C’est sans grande surprise qu’est tombé, hier, le verdict de l’Académie Goncourt, attribuant le plus prestigieux des prix littéraires français au premier roman du quadragénaire lyonnais Alexis Jenni, intitulé L’Art français de la guerre. De fait, le nom du lauréat, considéré comme une des « révélations » de la rentrée, semblait le mieux placé sur la dernière ligne de la course au Goncourt, avec celui de Carole Martinez et son beau roman médiéval lyrico-mystique intitulé Du domaine des murmures, qui a obtenu trois voix au premier tour contre cinq à son concurrent – tous deux courant pour la puissante écurie Gallimard. Or la vocation déclarée du Goncourt dès sa fondation, tenant à encourager un inconnu de talent, se trouve en somme honorée après moult dérogations – de Marguerite Duras couronnée à 70 ans en 1984, au célébrissime Michel Houellebecq « rattrapé » l’an dernier…

Tout classique de forme, bien construit et pratiquant la « ligne claire » de notre langue, L’Art français de la guerre, certes long et très  franco-français de substance, et malgré son pesant de sentences voulues définitives (mais n'est pas Céline qui veut...)   devrait pourtant toucher aussi le public « étranger » par les questions qu’il pose sur l’effacement de la mémoire. On peut douter que son retentissement soit comparable à celui des Bienveillantes de Jonathan Littell, « goncourtisé » en 2006, mais l’ouvrage a le même mérite de rompre avec un certain nombrilisme littéraire. Ainsi module-t-il, par le truchement de ses deux protagonistes, une sorte de décapage de l’histoire des guerres françaises de ces soixante dernières années, entre l’Indochine et l’Algérie, notamment

Amorcé par une évocation de la guerre du Golfe, par le narrateur un peu glandeur-quadra-paumé  qui découvre à la télé, en 1991, le départ des spahis de Valence pour le désert et sa Tempête, le roman décolle avec l’apparition, dans un « café perdu », de Victorien Salagnon, revenu de toutes les guerres et qui, bien après ses activités d’ « officier parachutiste dessinateur » du  Corps expéditionnaire français en Extrême-Orient, a continué de peindre au pinceau chinois, dont il va d’ailleurs transmettre l’art à son jeune interlocuteur. « Avec du noir il faisait de la lumière, et de la lumière le reste découle ». Pour payer ces leçons, le narrateur se fera le chroniqueur des tribulations parfois terribles de Salagnon,  constituant la partie la plus dynamique du roman, ponctué par les surtitres de Roman I à Roman VI. Ceux-ci  alternent avec des chapitres sur-titrés Commentaires, de  I à VII, qui marquent un contrepoint réflexif. « Les guerres sont simples quand on les raconte », déclare Salagnon au fil de son récit. « Sauf celles-là que nous avons faites. Elles sont si confuses que chacun essaie de s’en sortir en donnant un petit roman plaintif, que personne ne raconte de la même façon. Si les guerres servent à fonder une identité, nous nous sommes vraiment ratés »…
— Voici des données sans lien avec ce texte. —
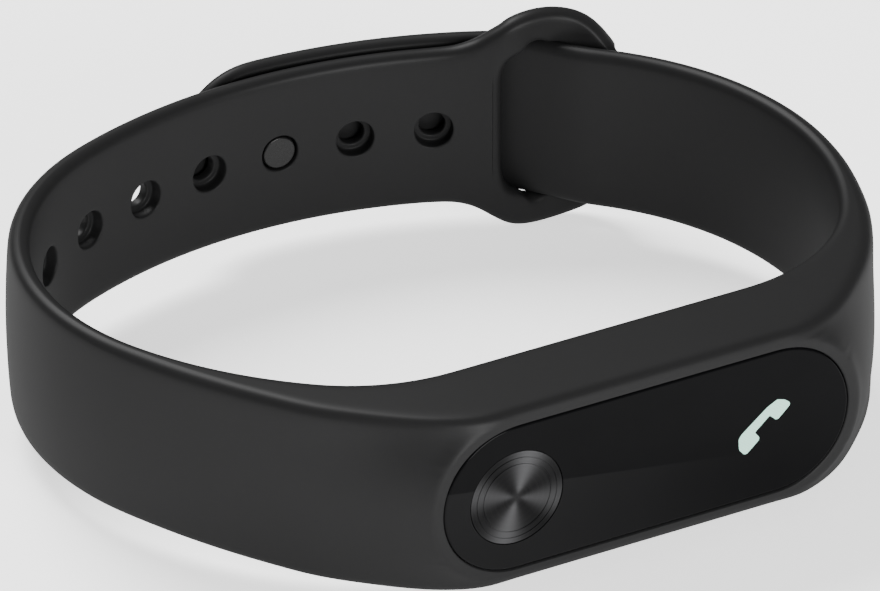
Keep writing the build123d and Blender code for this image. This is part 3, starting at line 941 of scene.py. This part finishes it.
class TRACKER_OT_icon(bpy.types.Operator):
    """Lit handset on the display"""
    bl_idname = "tracker.icon"
    bl_label = "Display icon"

    def execute(self, context):
        settings = context.scene.tracker_capsule
        low, high = [Vector(c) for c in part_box("display_icon")]
        middle = (low + high) / 2 - LENS_MIDDLE
        shift = middle / MM + Vector(ICON_TRIM)
        built = bmesh.new()
        front = [built.verts.new(world(p.x + shift.x, -ICON_PROUD - ICON_T, p.y + shift.z))
                 for p in rounded_outline(handset_outline())]
        back = [built.verts.new(v.co + Vector((0, ICON_T * MM, 0))) for v in front]
        built.faces.new(front)
        built.faces.new(list(reversed(back)))
        for k in range(len(front)):
            n = (k + 1) % len(front)
            built.faces.new((front[k], back[k], back[n], front[n]))
        bmesh.ops.recalc_face_normals(built, faces=built.faces)
        obj = mesh_object("lit_handset", built)
        obj.data.shade_flat()
        lit("lit_dots", tuple(settings.icon_colour), settings.icon_strength).dress(obj)
        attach(obj, "capsule")
        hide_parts("display_icon")
        return {"FINISHED"}


class TRACKER_OT_case(bpy.types.Operator):
    """Capsule shell, sensor window and charging contacts"""
    bl_idname = "tracker.case"
    bl_label = "Capsule case"

    def execute(self, context):
        colour = tuple(context.scene.tracker_capsule.case_colour)
        dress_nodes(moulded("case_shell", colour, 0.45, Specular_IOR_Level=0.15), "upper_case",
                    "lower_case", "light_baffle")
        dress_nodes(moulded("case_gasket", (0.03, 0.03, 0.03), 0.8, 0.1, 0.01), "case_seal", "display_foam")
        dress_nodes(moulded("adhesive_film", (0.05, 0.05, 0.055), 0.6, 0.4, 0.004), "lens_adhesive",
                    "battery_pad")
        dress_nodes(polished_lens("sensor_glass", (0.012, 0.006, 0.008), 0.1), "sensor_window")
        dress_nodes(brushed("gold_plate", (0.83, 0.60, 0.26), 0.3), "charging_contacts", "contact_pins",
                    "touch_electrode")
        return {"FINISHED"}


class TRACKER_OT_electronics(bpy.types.Operator):
    """Boards, chips, battery, display and motor inside the capsule"""
    bl_idname = "tracker.electronics"
    bl_label = "Electronics"

    def execute(self, context):
        dress_nodes(solder_mask("board_mask", (0.02, 0.11, 0.06)), "main_board", "sensor_board")
        dress_nodes(moulded("chip_resin", (0.03, 0.03, 0.033), 0.5, 0.15), "processor_chip", "memory_chip",
                    "motion_sensor", "passive_parts", "photodiode")
        dress_nodes(moulded("flex_film", (0.50, 0.27, 0.07), 0.35, 1.2, 0.003, Coat_Weight=0.3),
                    "display_flex", "board_link")
        dress_nodes(polished_lens("display_glass", (0.012, 0.014, 0.02), 0.12), "display_panel")
        dress_nodes(moulded("clear_resin", (0.62, 0.85, 0.58), 0.2, 0.5, 0.002), "sensor_leds")
        dress_nodes(brushed("cell_foil", (0.62, 0.63, 0.66), 0.38), "battery_cell")
        dress_nodes(brushed("motor_steel", (0.55, 0.56, 0.57), 0.3), "motor_case", "motor_cover",
                    "motor_shaft", "motor_rotor", "battery_tabs", "antenna", "clock_crystal")
        return {"FINISHED"}


# ---------------------------------------------------------------- stage
CAMERA_TURN, CAMERA_RISE = 29.15, 30.55      # degrees left of the lens axis and above the floor
CAMERA_DISTANCE, CAMERA_LENS = 1000.0, 498.95
CAMERA_SHIFT = (-17.06, 13.42)               # the view's centre from the middle of the lens face, in mm


def view_axes():
    """Right, up and forward of the camera."""
    a, e = math.radians(CAMERA_TURN), math.radians(CAMERA_RISE)
    right = Vector((math.cos(a), -math.sin(a), 0))
    forward = Vector((math.sin(a) * math.cos(e), math.cos(a) * math.cos(e), -math.sin(e)))
    return right, right.cross(forward), forward


class TRACKER_OT_stage(bpy.types.Operator):
    """Pale floor, soft studio light and the camera"""
    bl_idname = "tracker.stage"
    bl_label = "Stage"

    def execute(self, context):
        settings = context.scene.tracker_stage
        self.floor(settings)
        self.lights(settings)
        self.camera(context)
        return {"FINISHED"}

    def floor(self, settings):
        """A round sheet of pale card with a glow of its own, like a light table."""
        built = bmesh.new()
        bmesh.ops.create_circle(built, cap_ends=True, segments=96, radius=3.0)
        floor = mesh_object("studio_floor", built)
        colour = tuple(settings.floor_colour)
        finish = Finish("studio_card", colour, 0.9, Specular_IOR_Level=0.1, Emission_Color=(*colour, 1.0),
                        Emission_Strength=settings.floor_glow)
        grain = finish.noise(finish.place(), 2.0, 3.0)
        finish.feed("Base Color", finish.mix(grain, shade(colour, 0.985), shade(colour, 1.0)))
        finish.dress(floor)

    def lights(self, settings):
        room = bpy.data.worlds.new("studio_room")
        room.use_nodes = True
        background = room.node_tree.nodes["Background"]
        background.inputs["Color"].default_value = (1, 1, 1, 1)
        background.inputs["Strength"].default_value = settings.sky
        bpy.context.scene.world = room
        self.soft_light("key_light", (0.02, -0.70, 0.20), 0.4, settings.key_power)
        self.soft_light("top_light", (-0.02, 0.38, 0.46), 0.35, settings.top_power)

    def soft_light(self, name, place, size, power):
        lamp = bpy.data.lights.new(name, "AREA")
        lamp.shape, lamp.size, lamp.energy = "DISK", size, power
        obj = bpy.data.objects.new(name, lamp)
        middle = (Vector(CAD_BOX[0]) + Vector(CAD_BOX[1])) / 2
        obj.location = middle + Vector(place)
        obj.rotation_euler = (middle - obj.location).to_track_quat("-Z", "Y").to_euler()
        bpy.context.scene.collection.objects.link(obj)

    def camera(self, context):
        right, up, forward = view_axes()
        lens = bpy.data.cameras.new("studio_camera")
        lens.lens, lens.sensor_width = CAMERA_LENS, 36.0
        lens.clip_start, lens.clip_end = 0.05, 20.0
        obj = bpy.data.objects.new("studio_camera", lens)
        centre = right * CAMERA_SHIFT[0] + up * CAMERA_SHIFT[1] - forward * CAMERA_DISTANCE
        turn = Matrix((right, up, -forward)).transposed().to_4x4()
        obj.matrix_world = Matrix.Translation(LENS_MIDDLE + centre * MM) @ turn
        context.scene.collection.objects.link(obj)
        context.scene.camera = obj


# ---------------------------------------------------------------- add-on
STEPS = (TRACKER_OT_strap, TRACKER_OT_tongue, TRACKER_OT_stud, TRACKER_OT_front, TRACKER_OT_icon,
         TRACKER_OT_case, TRACKER_OT_electronics, TRACKER_OT_stage)


class TRACKER_PT_panel(bpy.types.Panel):
    """Lists the settings and the steps"""
    bl_label = "Fitness tracker band"
    bl_idname = "TRACKER_PT_panel"
    bl_space_type = "VIEW_3D"
    bl_region_type = "UI"
    bl_category = "Tracker"

    def draw(self, context):
        scene = context.scene
        for group in (scene.tracker_strap, scene.tracker_capsule, scene.tracker_stage):
            box = self.layout.box()
            for name in group.__annotations__:
                box.prop(group, name)
        for step in STEPS:
            self.layout.operator(step.bl_idname)


CLASSES = (StrapSettings, CapsuleSettings, StageSettings, *STEPS, TRACKER_PT_panel)


def register():
    for cls in CLASSES:
        bpy.utils.register_class(cls)
    bpy.types.Scene.tracker_strap = PointerProperty(type=StrapSettings)
    bpy.types.Scene.tracker_capsule = PointerProperty(type=CapsuleSettings)
    bpy.types.Scene.tracker_stage = PointerProperty(type=StageSettings)


def unregister():
    for name in ("tracker_strap", "tracker_capsule", "tracker_stage"):
        delattr(bpy.types.Scene, name)
    for cls in reversed(CLASSES):
        bpy.utils.unregister_class(cls)


def main():
    register()
    for step in STEPS:
        group, name = step.bl_idname.split(".")
        getattr(getattr(bpy.ops, group), name)()


if __name__ == "__main__":
    main()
A noter enfin que la composante du dessin, dont les traits lient aussi les deux protagonistes, a son importance dans la modulation du récit d’Alexis Jenni par images, souvent bien silhouettées et frappantes – qui trouvent d’ailleurs une prolongation sur un blog dessiné de l’écrivain (http://www.jalexis2.blogspot.com) à l’enseigne de Voyages pas très loin.

Or Alexis Jenni, et c’est bien sympathique, a l’air le premier éberlué de se trouver propulsé « un peu plus loin » avec L’Art français de la guerre.

Alexis Jenni. L’Art français de la guerre. Gallimard, 633p.